然而,当下的打工人却选择了第三种做法:主动将这种话语从语境中抽离出来,再将其中所蕴含的权力关系消解掉,最后将其变成了一种没有实际含义,更不指向具体行动的话语的空壳。这并不意味着他们认同或不认同“打工人”这个身份,也不意味着他们想要维护还是改变现状。如果说它真的有着什么含义,那只不过是以一种否定性的方式表达自己的感受,那就是:我不喜欢现在的状况,并希望寻找和自己有着相同感受的人。
这样的态度是再典型不过的内卷化时代的产物。一方面,当代人承担着过度竞争的痛苦,为了稀缺的一点资源,投入远超过于此的时间和精力;而另一方面,他们对生活的期许要想实现,无比依赖一个稳定的预期,这让他们更加难以想象新的秩序和生活方式;更加重要的是,内卷化生存的他们,已经习惯了将同一阶层的人视作竞争的对手而非合作的伙伴,因而难以与他人之间结成共情和互助的关系(别忘了,年轻人往往也是当代社恐的高发人群),原子化生存的他们,难以形成改变的合力,更难以抵御生活轨道转换的风险。
最后形成的结果,就是打工人和 500 年前的江南农民们陷入了同一个困境。他们并非不知道当前的状态令人痛苦,但与尝试新的生活方式相比,他们还是宁可在熟悉的领域内无限地精耕细作,坚信只要靠比别人多投入一点就能“卷出一片天”。于是也就有了“打工人”的自嘲,有了“佛系”,有了“摸鱼”,有了“糊弄学”。
在一个普遍内卷的社会中,鼓励任何人主动脱离内卷都是需要承担道德风险的,甚至是不负责任的。
原因很简单,因为尽管从整体上看,内卷的低效率是毋庸置疑的,但具体到个体层面,任何人都无法保证,脱离了内卷所提供的稳定而渺茫的预期,独自面对更加陌生的生活状态,能够获得更多的幸福。
然而,我们依然可以自己对自己负责。事实上,选择内卷,本质上就是让社会中的“主流”和“多数”代替自我给自己做出选择,并放弃了对“自己真正想要什么”这个话题的严肃思考。

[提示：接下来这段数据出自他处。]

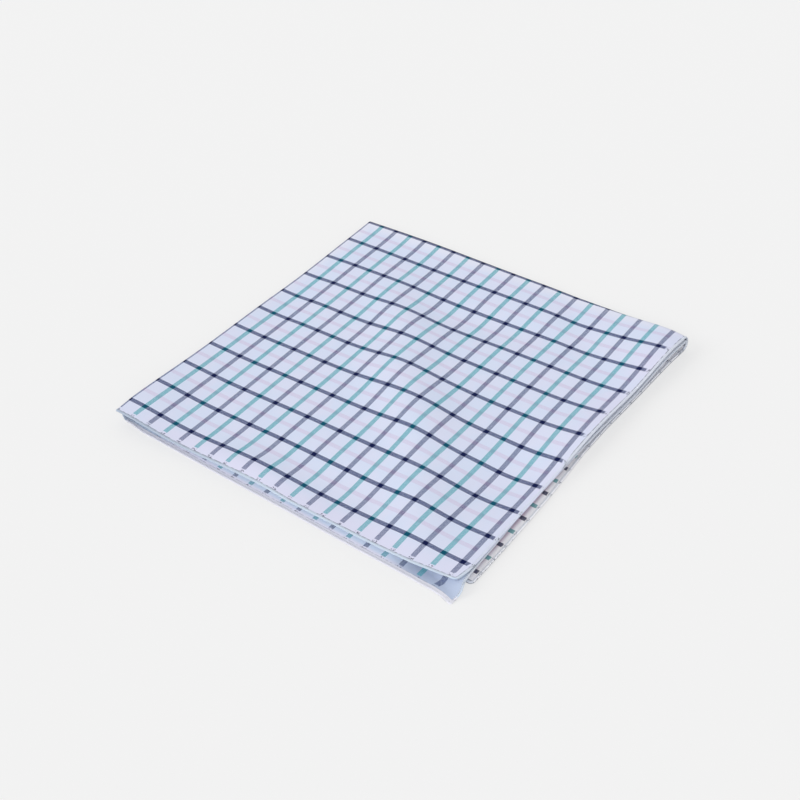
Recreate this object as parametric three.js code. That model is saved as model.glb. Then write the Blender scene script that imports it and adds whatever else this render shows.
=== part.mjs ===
import * as THREE from 'three';

// A square cotton bandana folded twice into a four-layer square, lying on a table.
// Millimetres, +Z up, table at z = 0. X runs along the front hems, from the left fold to the right hems.
// Y runs from the front hems to the back fold. The whole cloth is one closed solid.

const clothThickness = 1.0;
const layerStep = 1.3;      // from the middle of one layer to the middle of the next, where they touch
const topRest = 6.8;        // middle of the top layer, before its swells
const floorRest = 0.5;      // middle of the lowest layer
const backLine = 139.0;     // middle of the cloth at the back fold
const backSample = 135.0;   // where the heights at the back fold are read
const drapeStart = -134.6;  // the second layer falls to the table in front of this line
const drapeReach = 8.5;

// Each layer's plan: its left fold and right hem, at the back and at the front,
// and its front hem, at the left and at the right.
const layers = {
  top: { leftBack: -137.5, leftFront: -138.5, rightBack: 134.5, rightFront: 133.0, frontLeft: -140.5, frontRight: -142.0 },
  second: { leftBack: -137.5, leftFront: -138.5, rightBack: 136.0, rightFront: 132.5, frontLeft: -141.0, frontRight: -151.5 },
  third: { leftBack: -137.5, leftFront: -135.5, rightBack: 136.0, rightFront: 139.5, frontLeft: -133.2, frontRight: -133.2 },
  lowest: { leftBack: -137.5, leftFront: -135.5, rightBack: 134.5, rightFront: 138.0, frontLeft: -133.0, frontRight: -133.0 },
};

// The soft swells and hollows of the top layer. A reach is the distance to about 60 % of the height,
// first along the swell, then across it. turn is the direction along it, in degrees from X.
// second is the share that the layer below follows.
const swells = [
  { place: 'front left corner', x: -140, y: -142, height: 4.6, along: 24, across: 46, turn: 0, second: 0.15 },
  { place: 'back right corner', x: 138, y: 124, height: 5.2, along: 22, across: 34, turn: 0, second: 0.92 },
  { place: 'middle of the right side', x: 140, y: 24, height: 2.6, along: 18, across: 30, turn: 0, second: 0.92 },
  { place: 'long ridge over the middle', x: 10, y: -14, height: 4.0, along: 40, across: 18, turn: -56, second: 0.85 },
  { place: 'hollow near the front right', x: 107, y: -56, height: -2.1, along: 22, across: 26, turn: 0, second: 1 },
  { place: 'trough behind the middle', x: -5, y: 86, height: -1.4, along: 40, across: 20, turn: 0, second: 1 },
  { place: 'back fold, left part', x: -85, y: 138, height: 1.2, along: 40, across: 14, turn: 0, second: 1 },
  { place: 'front hem, left part', x: -30, y: -138, height: 1.6, along: 26, across: 14, turn: 0, second: 0.8 },
];

// Segments of the mesh. A leg is the flat part of a layer, a bend is the half circle of a fold.
const acrossLeg = 18;
const acrossBend = 6;
const lowerLeg = 8;
const backBend = 8;
const upperLeg = 16;
const drapeRows = 4;
const acrossCount = acrossLeg + acrossBend + acrossLeg;
const alongCount = lowerLeg + backBend + upperLeg + drapeRows;

function mix(a, b, share) {
  return a + (b - a) * share;
}

function smooth(value) {
  const held = Math.min(1, Math.max(0, value));
  return held * held * (3 - 2 * held);
}

function swellShape(swell, x, y) {
  const turn = THREE.MathUtils.degToRad(swell.turn);
  const dx = x - swell.x;
  const dy = y - swell.y;
  const along = (dx * Math.cos(turn) + dy * Math.sin(turn)) / swell.along;
  const across = (dy * Math.cos(turn) - dx * Math.sin(turn)) / swell.across;
  return swell.height * Math.exp(-0.5 * (along * along + across * across));
}

function topHeight(x, y) {
  return swells.reduce((sum, swell) => sum + swellShape(swell, x, y), topRest);
}

function secondHeight(x, y, planY) {
  const rest = topRest - layerStep;
  const lying = swells.reduce((sum, swell) => sum + swell.second * swellShape(swell, x, y), rest);
  return mix(lying, floorRest, smooth((drapeStart - planY) / drapeReach));
}

// Where a point stands across the cloth. side is +1 on the top and lowest layers, -1 on the two inner ones,
// and runs between them around the left fold. reach is 0 at the left fold and 1 at the right hem.
function placeAcross(i) {
  const angle = THREE.MathUtils.clamp((i - acrossLeg - acrossBend / 2) / (acrossBend / 2), -1, 1) * Math.PI / 2;
  const overLeg = Math.abs(i - acrossCount / 2) - acrossBend / 2;
  return { side: Math.sin(angle), inset: 1 - Math.cos(angle), reach: Math.max(0, overLeg / acrossLeg) };
}

// Where a point stands along the cloth. turn is 0 on the two upper layers, 1 on the two lower ones,
// and runs between them around the back fold. reach is 0 at the back fold and 1 at the front hem.
function placeAlong(j) {
  const bendEnd = lowerLeg + backBend;
  const turn = THREE.MathUtils.clamp((bendEnd - j) / backBend, 0, 1);
  if (j <= lowerLeg) {
    return { turn, reach: (lowerLeg - j) / lowerLeg, drape: 0 };
  }
  const over = Math.max(0, j - bendEnd);
  return { turn, reach: Math.min(1, over / upperLeg), drape: Math.max(0, (over - upperLeg) / drapeRows) };
}

// The left fold, right hem and front hem of the two layers that meet at one turn of the back fold.
function planOf(half, side, acrossReach, alongReach) {
  const inner = half === 'upper' ? layers.second : layers.third;
  const outer = half === 'upper' ? layers.top : layers.lowest;
  const share = (1 + side) / 2;
  const value = (name) => mix(inner[name], outer[name], share);
  return {
    left: mix(value('leftBack'), value('leftFront'), alongReach),
    right: mix(value('rightBack'), value('rightFront'), alongReach),
    front: mix(value('frontLeft'), value('frontRight'), acrossReach),
  };
}

// The middle of the cloth at mesh place (i, j), where i and j need not be whole numbers.
function clothMiddle(i, j) {
  const across = placeAcross(i);
  const along = placeAlong(j);
  const half = j >= lowerLeg + backBend / 2 ? 'upper' : 'lower';
  const alongReach = half === 'upper' ? mix(0.97 * along.reach, 1, along.drape) : along.reach;
  const plan = planOf(half, across.side, across.reach, alongReach);
  const share = (1 + across.side) / 2;
  const lowHeight = mix(floorRest + layerStep, floorRest, share);

  // Heights at the back fold set the size of its bend.
  const backX = mix(plan.left + layerStep / 2, plan.right, across.reach);
  const backHigh = mix(secondHeight(backX, backSample, backSample), topHeight(backX, backSample), share);
  const bendRadius = (backHigh - lowHeight) / 2;
  const bendY = backLine - layerStep * (1 - share) - bendRadius;

  if (half === 'upper' && along.turn === 0) {
    const legFront = mix(bendY, drapeStart + 1, along.reach);
    const planY = mix(legFront, plan.front, along.drape);
    const readY = mix(mix(backSample, drapeStart + 1, along.reach), plan.front, along.drape);
    const nearX = plan.left + 2;
    const loopRadius = (topHeight(nearX, readY) - secondHeight(nearX, readY, planY)) / 2;
    const readX = mix(nearX, plan.right, across.reach);
    const high = mix(secondHeight(readX, readY, planY), topHeight(readX, readY), share);
    const x = mix(plan.left + loopRadius * across.inset, plan.right, across.reach);
    return new THREE.Vector3(x, planY, high);
  }

  const x = mix(plan.left + layerStep / 2 * across.inset, plan.right, across.reach);
  if (along.turn === 1) {
    return new THREE.Vector3(x, mix(bendY, plan.front, along.reach), lowHeight);
  }
  const angle = along.turn * Math.PI;
  const bendZ = (backHigh + lowHeight) / 2;
  return new THREE.Vector3(x, bendY + bendRadius * Math.sin(angle), bendZ + bendRadius * Math.cos(angle));
}

// Direction out of the cloth, from two short steps on its middle.
function clothNormal(i, j) {
  const step = 0.02;
  const i0 = Math.max(0, i - step);
  const i1 = Math.min(acrossCount, i + step);
  const j0 = Math.max(0, j - step);
  const j1 = Math.min(alongCount, j + step);
  const alongI = clothMiddle(i1, j).sub(clothMiddle(i0, j));
  const alongJ = clothMiddle(i, j1).sub(clothMiddle(i, j0));
  return alongI.cross(alongJ).normalize();
}

// A flat board with the cloth's segments is bent point by point into the folded cloth.
function foldedCloth() {
  const board = new THREE.BoxGeometry(acrossCount, alongCount, clothThickness, acrossCount, alongCount, 1);
  const points = board.attributes.position;
  for (let k = 0; k < points.count; k += 1) {
    const i = Math.round(points.getX(k) + acrossCount / 2);
    const j = Math.round(points.getY(k) + alongCount / 2);
    const place = clothMiddle(i, j).addScaledVector(clothNormal(i, j), points.getZ(k));
    points.setXYZ(k, place.x, place.y, place.z);
  }
  board.computeVertexNormals();
  return board;
}

const shape = foldedCloth();
shape.computeBoundingBox();
const middle = shape.boundingBox.getCenter(new THREE.Vector3());
shape.translate(-middle.x, -middle.y, 0);

const cotton = new THREE.MeshStandardMaterial({ color: 0xdfe2f4, roughness: 0.9, metalness: 0 });
const cloth = new THREE.Mesh(shape, cotton);
cloth.name = 'cloth';

const bandana = new THREE.Group();
bandana.name = 'folded_bandana';
bandana.add(cloth);

export default bandana;
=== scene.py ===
# A checked cotton bandana, folded twice and laid on a pale table.
# Sizes are in millimetres, on a square centred on the folded cloth. The meshes are in metres, in the frame of
# the part.

import math
import bpy
import numpy as np
from mathutils import Matrix, Vector


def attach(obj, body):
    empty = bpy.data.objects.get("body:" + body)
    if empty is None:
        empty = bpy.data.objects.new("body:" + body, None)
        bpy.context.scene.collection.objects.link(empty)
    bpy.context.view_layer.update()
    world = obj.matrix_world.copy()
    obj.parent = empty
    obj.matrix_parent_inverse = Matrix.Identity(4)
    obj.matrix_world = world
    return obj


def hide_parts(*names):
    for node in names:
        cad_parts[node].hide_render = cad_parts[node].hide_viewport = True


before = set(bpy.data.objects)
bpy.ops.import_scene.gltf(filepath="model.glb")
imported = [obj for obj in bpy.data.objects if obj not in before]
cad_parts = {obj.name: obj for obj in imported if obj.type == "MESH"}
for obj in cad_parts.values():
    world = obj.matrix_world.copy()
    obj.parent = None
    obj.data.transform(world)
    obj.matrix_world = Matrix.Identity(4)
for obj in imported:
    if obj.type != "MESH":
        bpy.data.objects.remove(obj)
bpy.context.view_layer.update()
print("bandana: frame loaded")

bandanaCloth = {
    "foldToHem": 272.0,      # left fold to right hem, along the cloth
    "backToFront": 282.3,    # back fold to front hem, upper pair of layers
    "backToFrontLow": 274.0,
    "leftX": -137.5,
    "backY": 137.5,
    "thickness": 0.5,
    "layerStep": 0.94,       # middle to middle of layers that touch
    "topRest": 6.75,         # middle of the top layer over the table
    "lowRest": 0.54,         # middle of the lowest layer
    "cornerRound": 3.5,
    "tipRound": 1.8,         # the second layer's corner is sharper
    "cornerReach": 14.0,
    "drawnFront": 60.0,      # how far in from the hem lines the cloth is drawn to them
    "drawnSide": 40.0,
    "edgeRound": 0.5,
    "beadReach": 1.7,        # the overlocked edge is thicker over this width
    "beadExtra": 0.16,
    "beadInFront": 0.2,      # share of that on the second layer
    "beadSlope": 0.5,
    "shiftX": -0.25,         # from this square to the frame of the part
    "shiftY": 6.0,
}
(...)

事实上,虽然整个社会的多元化尚且在路上,但我们能够选择的道路和父辈比起来依然是变多而非变窄了。面对被“主流”背书的生活方式、思维方式、审美趣味,原子化的打工人要想反抗或改变或许力有未逮,但要想遵从自己内心的愿望,背对它们快步走开,付出的代价,可能并没有我们所畏惧的那么大。